[Given request]
Please repeat, exactly and with nothing added, the lines running from the line that contains "obj.matrix_parent_inverse = Matrix.Identity(4)" to the line that contains "obj.matrix_world = Matrix.Identity(4)", both lines included.

[Records with modeling code]
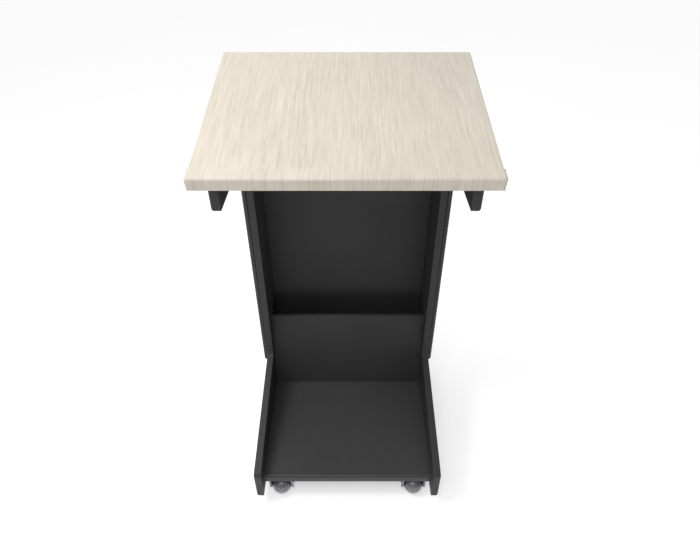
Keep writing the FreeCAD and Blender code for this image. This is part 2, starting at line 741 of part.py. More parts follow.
def caster_plate():
    half = PLATE_SIZE / 2.0
    plate = Part.makeBox(PLATE_SIZE, PLATE_SIZE, PLATE_THICKNESS, vec(-half, -half, PLATE_UNDER_Z))
    upright = edges_where(plate, lambda p: min(abs(p.x), abs(p.y)) > half - SAME_PLACE)
    plate = plate.makeFillet(PLATE_CORNER_ROUND, upright)
    holes = [Part.makeCylinder(PLATE_SCREW_RADIUS + PLATE_HOLE_CLEARANCE, PLATE_THICKNESS, at, Z_AXIS)
             for at in plate_hole_points(PLATE_UNDER_Z)]
    holes.append(Part.makeCylinder(KINGPIN_RADIUS, PLATE_THICKNESS, vec(0, 0, PLATE_UNDER_Z), Z_AXIS))
    return plate.cut(holes)


def caster_race():
    """Fixed upper ball race, pressed to the plate around the kingpin."""
    height = PLATE_UNDER_Z - RACE_UNDER_Z
    race = Part.makeCylinder(RACE_RADIUS, height, vec(0, 0, RACE_UNDER_Z), Z_AXIS)
    bore = Part.makeCylinder(KINGPIN_RADIUS, height, vec(0, 0, RACE_UNDER_Z), Z_AXIS)
    groove = Part.makeTorus(BALL_CIRCLE_RADIUS, BALL_RADIUS + BALL_GAP, vec(0, 0, BALL_CENTRE_Z), Z_AXIS)
    return race.cut([bore, groove])


def caster_balls():
    balls = []
    for i in range(BALL_COUNT):
        turn = 2.0 * math.pi * i / BALL_COUNT
        at = vec(BALL_CIRCLE_RADIUS * math.cos(turn), BALL_CIRCLE_RADIUS * math.sin(turn), BALL_CENTRE_Z)
        balls.append(Part.makeSphere(BALL_RADIUS, at))
    return balls


def caster_kingpin():
    """Rivet that holds the fork to the plate."""
    head_top = CROWN_UNDER_Z - KINGPIN_GAP
    head = Part.makeCylinder(KINGPIN_HEAD_RADIUS, KINGPIN_HEAD_HEIGHT,
                             vec(0, 0, head_top - KINGPIN_HEAD_HEIGHT), Z_AXIS)
    rim = [e for e in head.Edges if e.CenterOfMass.z < head_top - KINGPIN_HEAD_HEIGHT + SAME_PLACE]
    head = head.makeFillet(KINGPIN_HEAD_HEIGHT / 2.0, rim)
    shank = Part.makeCylinder(KINGPIN_RADIUS, SHELF_UNDER_Z - head_top, vec(0, 0, head_top), Z_AXIS)
    return head.fuse(shank).removeSplitter()


def fork_leg():
    """One fork leg: straight edges that run tangent into a round end about the axle."""
    half_top = FORK_LEG_TOP_WIDTH / 2.0
    end = FORK_LEG_END_RADIUS
    rise = CROWN_TOP_Z - WHEEL_RADIUS
    tangent = math.atan2(rise, half_top) - math.acos(end / math.hypot(rise, half_top))
    axle = vec(FORK_GAP_HALF, -TRAIL, WHEEL_RADIUS)
    top = [axle + vec(0, side * half_top, rise) for side in (-1, 1)]
    touch = [axle + vec(0, side * end * math.cos(tangent), end * math.sin(tangent)) for side in (-1, 1)]
    wire = Part.Wire([
        Part.LineSegment(top[0], top[1]).toShape(),
        Part.LineSegment(top[1], touch[1]).toShape(),
        Part.Arc(touch[1], axle - Z_AXIS * end, touch[0]).toShape(),
        Part.LineSegment(touch[0], top[0]).toShape(),
    ])
    return Part.Face(wire).extrude(vec(FORK_THICKNESS, 0, 0))


def caster_fork():
    """Fork: crown over the wheel and two legs down to the axle."""
    crown_disc = Part.makeCylinder(FORK_CROWN_RADIUS, FORK_CROWN_THICKNESS,
                                   vec(0, 0, CROWN_UNDER_Z), Z_AXIS)
    half_top = FORK_LEG_TOP_WIDTH / 2.0
    bridge = Part.makeBox(2.0 * FORK_OUTER_X, FORK_LEG_TOP_WIDTH, FORK_CROWN_THICKNESS,
                          vec(-FORK_OUTER_X, -TRAIL - half_top, CROWN_UNDER_Z))
    leg = fork_leg()
    fork = bridge.fuse([crown_disc, leg, mirror_x(leg)]).removeSplitter()
    shoulders = edges_where(
        fork, lambda p: abs(abs(p.x) - FORK_OUTER_X) < SAME_PLACE and p.z > CROWN_TOP_Z - SAME_PLACE)
    fork = fork.makeFillet(FORK_OUTER_ROUND, shoulders)
    pin_hole = Part.makeCylinder(KINGPIN_RADIUS + RUNNING_CLEARANCE, FORK_CROWN_THICKNESS,
                                 vec(0, 0, CROWN_UNDER_Z), Z_AXIS)
    axle_hole = Part.makeCylinder(AXLE_RADIUS, 2.0 * FORK_OUTER_X,
                                  vec(-FORK_OUTER_X, -TRAIL, WHEEL_RADIUS), X_AXIS)
    return fork.cut([pin_hole, axle_hole])


def caster_axle():
    """Riveted axle with a low head outside each leg."""
    half = FORK_OUTER_X
    axle = Part.makeCylinder(AXLE_RADIUS, 2.0 * half, vec(-half, -TRAIL, WHEEL_RADIUS), X_AXIS)
    head = Part.makeCylinder(AXLE_HEAD_RADIUS, AXLE_HEAD_HEIGHT, vec(half, -TRAIL, WHEEL_RADIUS), X_AXIS)
    rim = [e for e in head.Edges if e.CenterOfMass.x > half + AXLE_HEAD_HEIGHT - SAME_PLACE]
    head = head.makeFillet(AXLE_HEAD_ROUND, rim)
    return axle.fuse([head, mirror_x(head)]).removeSplitter()


def wheel_point(x, radius):
    """Point of the wheel's turned outline: x along the axle, radius out from it."""
    return vec(x, -TRAIL, WHEEL_RADIUS + radius)


def ball_radius_at(x):
    """Radius about the axle of the wheel's ball shape at x."""
    return math.sqrt(WHEEL_RADIUS ** 2 - x ** 2)


def ball_arc(x_from, x_to):
    """Outline of the ball between two places along the axle."""
    middle = (x_from + x_to) / 2.0
    return Part.Arc(wheel_point(x_from, ball_radius_at(x_from)), wheel_point(middle, ball_radius_at(middle)),
                    wheel_point(x_to, ball_radius_at(x_to))).toShape()


def run_lines(points):
    return [Part.LineSegment(start, end).toShape() for start, end in zip(points, points[1:])]


def turned(edges):
    """Solid turned about the axle from an outline."""
    return Part.Face(Part.Wire(edges)).revolve(wheel_point(0, 0), X_AXIS, 360)


def wheel_tread():
    """Softer band around the middle of the wheel."""
    half = TREAD_HALF_WIDTH
    seat = WHEEL_RADIUS - TREAD_THICKNESS
    return turned([ball_arc(-half, half)] + run_lines([
        wheel_point(half, ball_radius_at(half)),
        wheel_point(half, seat),
        wheel_point(-half, seat),
        wheel_point(-half, ball_radius_at(half)),
    ]))


def wheel_core():
    """Ball-shaped core with a seat for the tread, flat cheeks, hub bosses and a bore."""
    half = TREAD_HALF_WIDTH
    seat = WHEEL_RADIUS - TREAD_THICKNESS
    cheek = WHEEL_HALF_WIDTH
    hub = FORK_GAP_HALF - HUB_BOSS_GAP
    bore = AXLE_RADIUS + RUNNING_CLEARANCE
    tread_seat = run_lines([
        wheel_point(-half, ball_radius_at(half)),
        wheel_point(-half, seat),
        wheel_point(half, seat),
        wheel_point(half, ball_radius_at(half)),
    ])
    hub_outline = run_lines([
        wheel_point(cheek, ball_radius_at(cheek)),
        wheel_point(cheek, HUB_BOSS_RADIUS),
        wheel_point(hub, HUB_BOSS_RADIUS),
        wheel_point(hub, bore),
        wheel_point(-hub, bore),
        wheel_point(-hub, HUB_BOSS_RADIUS),
        wheel_point(-cheek, HUB_BOSS_RADIUS),
        wheel_point(-cheek, ball_radius_at(cheek)),
    ])
    return turned([ball_arc(-cheek, -half)] + tread_seat + [ball_arc(half, cheek)] + hub_outline)


def export_casters():
    pieces = {
        "plate": [caster_plate()],
        "race": [caster_race()],
        "balls": caster_balls(),
        "kingpin": [caster_kingpin()],
        "fork": [caster_fork()],
        "axle": [caster_axle()],
        "wheel_core": [wheel_core()],
        "tread": [wheel_tread()],
    }
    for corner, place in caster_places().items():
        for piece, solids in pieces.items():
            export(corner + "_caster_" + piece, [solid.translated(place) for solid in solids])


def main():
    os.makedirs("parts", exist_ok=True)
    right_side = side_panel_right()
    right_cover = column_cover_right()
    export("top_board", top_board())
    export("book_stop", book_stop())
    export("book_stop_dowels", [rake_to_place(dowel) for dowel in stop_dowel_shapes()])
    export("side_panel_right", [right_side])
    export("side_panel_left", [mirror_x(right_side)])
    export("column_cover_right", [right_cover])
    export("column_cover_left", [mirror_x(right_cover)])
    export("bottom_shelf", bottom_shelf())
    export("back_panel", back_panel())
    export("pocket_panel", pocket_panel())
    export("top_rail", top_rail())
    export("shelf_dowels", joint_dowels(shelf_joints()))
    export("back_panel_dowels", joint_dowels(back_joints()))
    export("pocket_dowels", joint_dowels(pocket_joints()))
    export("top_rail_dowels", joint_dowels(cap_joints()))
    export("panel_screws", all_panel_screws())
    export("screw_caps", screw_caps())
    export("cover_screws", all_cover_screws())
    export("board_brackets", board_brackets())
    export("bracket_board_screws", bracket_board_screws())
    export("bracket_panel_screws", bracket_panel_screws())
    export("caster_screws", caster_screws())
    export_casters()


main()
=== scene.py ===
"""Mobile lectern stand: its visible pieces and finishes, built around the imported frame.

Metres throughout. +Z is up, +Y points away from the speaker and +X to the speaker's right.
"""
import logging
import math
from dataclasses import dataclass, replace
from enum import Enum
from typing import Callable, Iterable, Sequence

import bmesh
import bpy
from mathutils import Matrix, Vector


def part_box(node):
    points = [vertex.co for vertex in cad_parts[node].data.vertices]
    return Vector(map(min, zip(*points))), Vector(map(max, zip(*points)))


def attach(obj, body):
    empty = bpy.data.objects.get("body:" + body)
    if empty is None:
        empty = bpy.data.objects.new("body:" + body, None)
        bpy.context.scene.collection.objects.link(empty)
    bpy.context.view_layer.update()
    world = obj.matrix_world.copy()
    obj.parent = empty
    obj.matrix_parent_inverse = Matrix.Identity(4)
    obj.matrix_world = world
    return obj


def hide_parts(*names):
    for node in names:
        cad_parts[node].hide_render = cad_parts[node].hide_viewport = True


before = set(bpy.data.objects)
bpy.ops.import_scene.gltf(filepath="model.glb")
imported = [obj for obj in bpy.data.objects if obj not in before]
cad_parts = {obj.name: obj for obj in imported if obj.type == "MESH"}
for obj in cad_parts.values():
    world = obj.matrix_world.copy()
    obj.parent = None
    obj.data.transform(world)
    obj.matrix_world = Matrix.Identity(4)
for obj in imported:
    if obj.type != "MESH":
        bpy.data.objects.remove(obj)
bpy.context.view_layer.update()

LOG = logging.getLogger("lectern")

MM = 0.001
NEAR = 0.02 * MM
SHARP_ANGLE = math.radians(38.0)
CHORD = 1.5 * MM
FEWEST_CHORDS = 5

AXIS_X = Vector((1.0, 0.0, 0.0))
AXIS_Y = Vector((0.0, 1.0, 0.0))
AXIS_Z = Vector((0.0, 0.0, 1.0))

RoundRule = Callable[[bmesh.types.BMEdge], float]


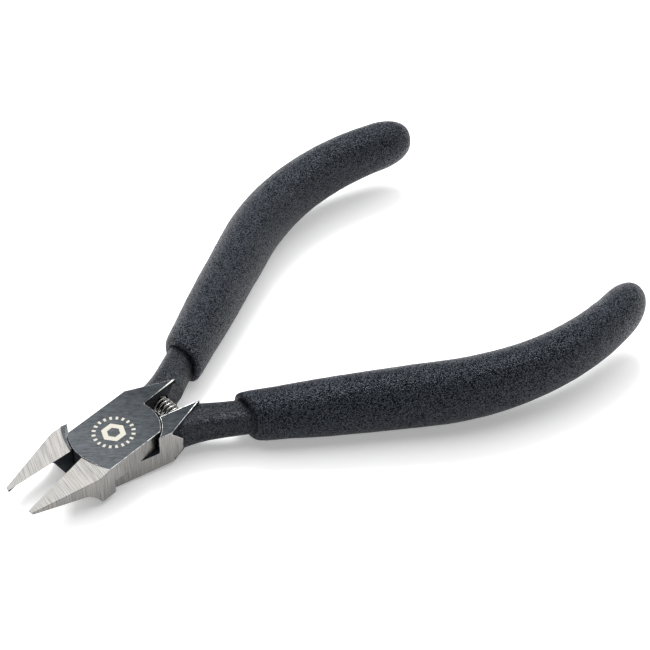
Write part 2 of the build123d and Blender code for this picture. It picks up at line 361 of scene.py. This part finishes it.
def skin_rings(rings):
    """Quads between equal rings, each end closed by a fan to its middle."""
    count = len(rings[0])
    verts = [point for ring in rings for point in ring]
    faces = []
    for r in range(len(rings) - 1):
        for i in range(count):
            j = (i + 1) % count
            faces.append((r * count + i, r * count + j, (r + 1) * count + j, (r + 1) * count + i))
    for ring, first, turned in ((rings[0], 0, True), (rings[-1], (len(rings) - 1) * count, False)):
        verts.append(sum(ring, Vector()) / count)
        middle = len(verts) - 1
        for i in range(count):
            pair = (first + i, first + (i + 1) % count)
            faces.append((pair[1], pair[0], middle) if turned else (pair[0], pair[1], middle))
    return verts, faces


# ---------------------------------------------------------------- the two forgings
# the fourth finish is the bright edge steel: partly real wear, partly a painted highlight
GROUND, OXIDE, FORGED, WORN_AND_HIGHLIT = range(4)


def zone(centre, normal):
    """Which finish a face has, from its closed centre and normal."""
    radius = math.hypot(centre.x, centre.y)
    inward = normal.y > 0.5 if centre.x < 0 else normal.y < -0.5
    top_or_bottom = abs(normal.z) > 0.99
    if abs(abs(centre.y) - HALF_W) < 0.05 * MM and abs(normal.y) > 0.99 and centre.x < SIDE_FLAT_END:
        return GROUND
    if centre.x < 0 and radius > JAW_R:
        if normal.x < 0.3 and not inward and not top_or_bottom:
            return GROUND
        return OXIDE
    along_root = (centre.x - ROOT_REAR_X) / (ROOT_TIP_X - ROOT_REAR_X)
    across_root = (centre.y - INNER_FLAT) / (HALF_W - INNER_FLAT)
    if along_root + across_root > 0.98 and centre.x > SHANK_X and abs(centre.z) < HALF_T - ON_FACE:
        return FORGED
    return OXIDE


KEEN = -1


def edge_share(edge, to_closed):
    """How far an edge is rounded, as a share of the widest chamfer; KEEN between two ground faces."""
    if not edge.is_manifold or not edge.is_convex or edge.calc_face_angle() < math.radians(28):
        return 0
    middle = to_closed @ ((edge.verts[0].co + edge.verts[1].co) / 2)
    radius = math.hypot(middle.x, middle.y)
    if radius < PIVOT_HIGH.x + 0.4 * MM or edge.calc_length() < 0.01 * MM:
        return 0
    if middle.x < -FRONT_R and abs(middle.y) < CUTTING_EDGE:
        return 0
    kinds = {face.material_index for face in edge.link_faces}
    on_plate = all(abs(abs((to_closed @ v.co).z) - HALF_T) < ON_FACE for v in edge.verts)
    if kinds == {GROUND}:
        return KEEN
    if on_plate and middle.x < -7 * MM and radius > FRONT_R - 0.1 * MM:
        return FRONT_EDGE / ROOT_CHAMFER if radius < FRONT_R + 0.28 * MM else 0
    if on_plate and middle.x > SHANK_X and abs(middle.y - INNER_FLAT) < 0.3 * MM:
        return 1
    if on_plate:
        return WORN_AND_HIGHLIT_EDGE / ROOT_CHAMFER
    return SIDE_EDGE / ROOT_CHAMFER if GROUND in kinds else 0


def forging(level):
    """The CAD forging with softened edges and one finish per ground, blackened, forged or bright edge
    face; the bright edges are partly worn and partly a painted highlight.
    """
    side = "upper" if level == UPPER else "lower"
    node = frame["nodes"][side + "_half"]
    to_closed = opened(level).inverted()
    bm = bmesh.new()
    bm.from_mesh(node.data)
    bmesh.ops.remove_doubles(bm, verts=bm.verts, dist=0.002 * MM)
    bmesh.ops.dissolve_limit(bm, angle_limit=math.radians(0.4), verts=bm.verts, edges=bm.edges,
                             delimit={"NORMAL"})
    bm.normal_update()
    turned = to_closed.to_3x3()
    for face in bm.faces:
        face.material_index = zone(to_closed @ face.calc_center_median(), turned @ face.normal)
        face.smooth = True

    keen = [edge for edge in bm.edges if edge_share(edge, to_closed) == KEEN]
    bmesh.ops.bevel(bm, geom=keen, offset=KEEN_EDGE, offset_type="OFFSET", segments=1, profile=0.5,
                    affect="EDGES", clamp_overlap=False, material=GROUND)
    bm.normal_update()
    shares = bm.edges.layers.float.new("bevel_weight_edge")
    for edge in bm.edges:
        edge[shares] = max(0.0, edge_share(edge, to_closed))

    mesh = bpy.data.meshes.new(side + "_forging")
    bm.to_mesh(mesh)
    bm.free()
    turn = GRIND_TURN - level * OPENING / 2
    steel = ground_steel(side + "_ground_steel", turn, GRIND_TILT, (0.30, 0.294, 0.286))
    for finish in (steel, OXIDE_FINISH, FORGED_FINISH, WORN_AND_HIGHLIT_FINISH):
        mesh.materials.append(finish)
    mesh.set_sharp_from_angle(angle=math.radians(24))
    made = bpy.data.objects.new(side + "_forging", mesh)
    bpy.context.scene.collection.objects.link(made)
    soft = made.modifiers.new("soft_edges", "BEVEL")
    soft.limit_method = "WEIGHT"
    soft.offset_type = "OFFSET"
    soft.width = ROOT_CHAMFER
    soft.segments = 2
    soft.use_clamp_overlap = False
    # the rounded edges take the bright edge steel: partly real wear, partly a painted highlight
    soft.material = WORN_AND_HIGHLIT
    flats = made.modifiers.new("flats_stay_flat", "WEIGHTED_NORMAL")
    flats.mode = "FACE_AREA"
    flats.weight = 100
    flats.keep_sharp = True
    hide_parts(side + "_half")
    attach(made, side + "_side")


# ---------------------------------------------------------------- grips
def half_height(along):
    """Half height of the grip by smooth interpolation of its stations, then a rounded end."""
    stations = [(a * MM, h * MM) for a, h in GRIP_STATIONS]
    dome_size = stations[-1][1]
    if along >= DOME_START:
        share = min(1.0, (along - DOME_START) / (GRIP_END - DOME_START))
        return dome_size * max(0.0, 1 - share ** DOME_POWER) ** (1 / DOME_POWER)
    for i in range(len(stations) - 1):
        (a0, h0), (a1, h1) = stations[i], stations[i + 1]
        if along <= a1:
            before = stations[max(0, i - 1)]
            after = stations[min(len(stations) - 1, i + 2)]
            m0 = (h1 - before[1]) / (a1 - before[0]) * (a1 - a0)
            m1 = (after[1] - h0) / (after[0] - a0) * (a1 - a0)
            t = (along - a0) / (a1 - a0)
            return ((2 * t ** 3 - 3 * t ** 2 + 1) * h0 + (t ** 3 - 2 * t ** 2 + t) * m0
                    + (3 * t ** 2 - 2 * t ** 3) * h1 + (t ** 3 - t ** 2) * m1)
    return dome_size


def flatten(along):
    """Width of the grip's section over its height there."""
    rounder = max(0.0, 1 - (along - GRIP_FRONT) / (ROUND_END - GRIP_FRONT))
    return GRIP_FLATTEN + (RIM_FLATTEN - GRIP_FLATTEN) * rounder


def oval_ring(along, half_width, height, square=2.0, count=112):
    """A ring across the handle; square is 2 for an ellipse and more for a rounded rectangle."""
    lean = RIM_TILT * max(0.0, 1 - (along - GRIP_FRONT) / TILT_LENGTH)
    a = heading(along) - lean
    middle = on_handle(along)
    ring = []
    for i in range(count):
        t = 2 * math.pi * i / count
        c, s = math.cos(t), math.sin(t)
        across = math.copysign(abs(c) ** (2 / square), c) * half_width / math.cos(lean)
        up = math.copysign(abs(s) ** (2 / square), s) * height
        ring.append(Vector((middle.x - math.sin(a) * across, middle.y + math.cos(a) * across, up)))
    return ring


def body_ring(along):
    return oval_ring(along, half_height(along) * flatten(along), half_height(along))


def grip(level, finish):
    """A slip-on grip: a deep bore round the tang, a rolled front rim, oval body and rounded end.

    It swells evenly behind the rim.  The CAD grip that it replaces has a neck there, which is a fault.
    """
    side = "upper" if level == UPPER else "lower"
    rings = [oval_ring(depth, BORE_W, BORE_H, 3.2) for depth in BORE_DEPTHS]
    rim_h = half_height(GRIP_FRONT)
    rim_w = rim_h * RIM_FLATTEN
    for i in range(5):
        turn = math.pi / 2 * i / 4
        fall = BORE_EDGE * (1 - math.cos(turn))
        along = GRIP_FRONT + BORE_EDGE * (1 - math.sin(turn))
        rings.append(oval_ring(along, BORE_W + fall, BORE_H + fall, 3.0))
    for i in range(11):
        turn = math.pi / 2 * i / 10
        fall = RIM_DROP * (1 - math.sin(turn))
        rings.append(oval_ring(GRIP_FRONT + RIM_BACK * (1 - math.cos(turn)), rim_w - fall, rim_h - fall,
                               2.6 - 0.6 * math.sin(turn)))
    along = GRIP_FRONT + RIM_BACK + RING_STEP
    while along < DOME_START:
        rings.append(body_ring(along))
        along += RING_STEP
    for i in range(1, DOME_RINGS):
        turn = math.pi / 2 * i / DOME_RINGS
        rings.append(body_ring(DOME_START + (GRIP_END - DOME_START) * math.sin(turn)))
    verts, faces = skin_rings(rings)
    made = mesh_object(side + "_grip", [opened(level) @ v for v in verts], faces, [finish])
    if level == UPPER:
        made.data.flip_normals()
    normals = [vertex.normal.copy() for vertex in made.data.vertices]
    for vertex, normal in zip(made.data.vertices, normals):
        wave = sum(noise.noise(vertex.co / size) * depth for size, depth in GRIP_WAVES)
        vertex.co += normal * (wave - GRIP_SINK)
    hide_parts(side + "_handle_grip")
    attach(made, side + "_side")


# ---------------------------------------------------------------- spring
def spring(finish):
    """Round wire in a helix between the two seats, with closed end turns."""
    low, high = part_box("return_spring")
    reach = (high.y - low.y) / 2 - WIRE_R
    x_end = (low.x + high.x) / 2
    per_turn, around = 40, 14
    end_turn = 2.1 * WIRE_R     # rise of the closed turn at each end
    path = []
    total = int(TURNS * per_turn)
    for i in range(total + 1):
        t = i / per_turn
        if t < 1:
            y = end_turn * t
        elif t > TURNS - 1:
            y = 2 * reach - end_turn * (TURNS - t)
        else:
            y = end_turn + (2 * reach - 2 * end_turn) * (t - 1) / (TURNS - 2)
        y -= reach
        angle = 2 * math.pi * t
        x = x_end + SPRING_BOW * (1 - (y / reach) ** 2)
        path.append(Vector((x + COIL_R * math.cos(angle), y, HALF_T + COIL_R * math.sin(angle))))
    rings = []
    for i, point in enumerate(path):
        tangent = (path[min(i + 1, total)] - path[max(i - 1, 0)]).normalized()
        side = tangent.cross(Vector((0, 1, 0))).normalized()
        up = side.cross(tangent)
        angles = [2 * math.pi * k / around for k in range(around)]
        rings.append([point + WIRE_R * (math.cos(a) * side + math.sin(a) * up) for a in angles])
    verts, faces = skin_rings(rings)
    made = mesh_object("coil_spring", verts, faces, [finish])
    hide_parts("return_spring")
    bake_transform(made)


# ---------------------------------------------------------------- mark
def mark(finish):
    """A generic etched mark on the plate: a hexagon ring inside a ring of plain ticks."""
    top = HALF_T + MARK_RISE
    verts, faces = [], []

    def quad(*corners):
        first = len(verts)
        verts.extend(Vector((x, y, top)) for x, y in corners)
        faces.append(tuple(range(first, first + len(corners))))

    def polar(radius, angle):
        return MARK_CENTRE_X + radius * math.cos(angle), radius * math.sin(angle)

    def piece_of_ring(radii, start, end):
        quad(polar(radii[0], start), polar(radii[1], start), polar(radii[1], end), polar(radii[0], end))

    for i in range(6):
        piece_of_ring(HEXAGON, math.radians(60 * i), math.radians(60 * (i + 1)))
    for i in range(TICKS):
        a = 2 * math.pi * i / TICKS
        piece_of_ring(TICK_REACH, a - TICK_ANGLE / 2, a + TICK_ANGLE / 2)
    made = mesh_object("plate_mark", [opened(UPPER) @ v for v in verts], faces, [finish], smooth=False)
    thick = made.modifiers.new("thickness", "SOLIDIFY")
    thick.thickness = MARK_THICK
    thick.offset = 0
    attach(made, "upper_side")


# ---------------------------------------------------------------- floor, light and camera
def stage():
    """A pale floor, tipped because the head's underside isn't parallel to the table the tool lies on."""
    r = FLOOR_REACH
    corners = [(-r, -r), (r, -r), (r, r), (-r, r)]
    verts = [(x, y, (HEAD_REST_X - x) * REST_SLOPE) for x, y in corners]
    floor = mesh_object("floor", verts, [(0, 1, 2, 3)], [], smooth=False)
    made, tree = blank()
    paper = grain(tree, place_coords(tree), 2.0 * MM, 2.0, 0.5)
    colour = mixed(tree, paper, (0.80, 0.80, 0.80, 1), (0.82, 0.82, 0.82, 1))
    glow = {"Emission_Color": (1, 1, 1, 1), "Emission_Strength": 0.35}
    floor.data.materials.append(material("lit_table", colour, 0.9, None, (made, tree), **glow))


def area_light(name, place, aim, size, power):
    data = bpy.data.lights.new(name, "AREA")
    data.shape = "RECTANGLE"
    data.size, data.size_y = size
    data.energy = power
    lamp = bpy.data.objects.new(name, data)
    lamp.location = place
    lamp.rotation_euler = (Vector(aim) - Vector(place)).to_track_quat("-Z", "Y").to_euler()
    bpy.context.scene.collection.objects.link(lamp)


def lights():
    scene = bpy.context.scene
    scene.view_settings.view_transform = "Standard"
    world = bpy.data.worlds.new("studio")
    world.use_nodes = True
    scene.world = world
    world.node_tree.nodes["Background"].inputs["Color"].default_value = (1, 1, 1, 1)
    world.node_tree.nodes["Background"].inputs["Strength"].default_value = 0.15
    area_light("softbox", (0.42, 0.455, 1.04), (0.03, 0, 0), (2.4, 2.0), 33.0)
    area_light("key", (0.55, 0.63, 0.84), (0.03, 0, 0), (0.45, 0.45), 12.0)


def camera():
    azimuth, elevation = math.radians(-40.70), math.radians(42.56)
    target = Vector((0.05582, 0.00553, cad_box[0].z))
    distance = 0.4273
    back = Vector((math.sin(azimuth) * math.cos(elevation), -math.cos(azimuth) * math.cos(elevation),
                   math.sin(elevation)))
    data = bpy.data.cameras.new("camera")
    data.lens = 115.2
    data.sensor_width = 36.0
    data.clip_start = 0.01
    made = bpy.data.objects.new("camera", data)
    made.location = target + back * distance
    made.rotation_euler = (-back).to_track_quat("-Z", "Y").to_euler()
    bpy.context.scene.collection.objects.link(made)
    bpy.context.scene.camera = made


OXIDE_FINISH = black_oxide("black_oxide")
FORGED_FINISH = forged_black("forged_black")
# bright edge steel: partly real wear, partly a painted highlight
WORN_AND_HIGHLIT_FINISH = worn_and_highlit_edge("worn_and_highlit_edge")
GRIP_FINISH = dipped_grip("dipped_grip")

for level in (UPPER, LOWER):
    forging(level)
    grip(level, GRIP_FINISH)
spring(spring_wire("spring_wire"))
mark(etched("etched_mark"))
rivet_mesh = frame["nodes"]["pivot_rivet"].data
rivet_mesh.materials.clear()
rivet_mesh.materials.append(black_oxide("rivet_oxide"))
stage()
lights()
camera()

[Exercise answer]
    obj.matrix_parent_inverse = Matrix.Identity(4)
    obj.matrix_world = world
    return obj


def hide_parts(*names):
    for node in names:
        cad_parts[node].hide_render = cad_parts[node].hide_viewport = True


before = set(bpy.data.objects)
bpy.ops.import_scene.gltf(filepath="model.glb")
imported = [obj for obj in bpy.data.objects if obj not in before]
cad_parts = {obj.name: obj for obj in imported if obj.type == "MESH"}
for obj in cad_parts.values():
    world = obj.matrix_world.copy()
    obj.parent = None
    obj.data.transform(world)
    obj.matrix_world = Matrix.Identity(4)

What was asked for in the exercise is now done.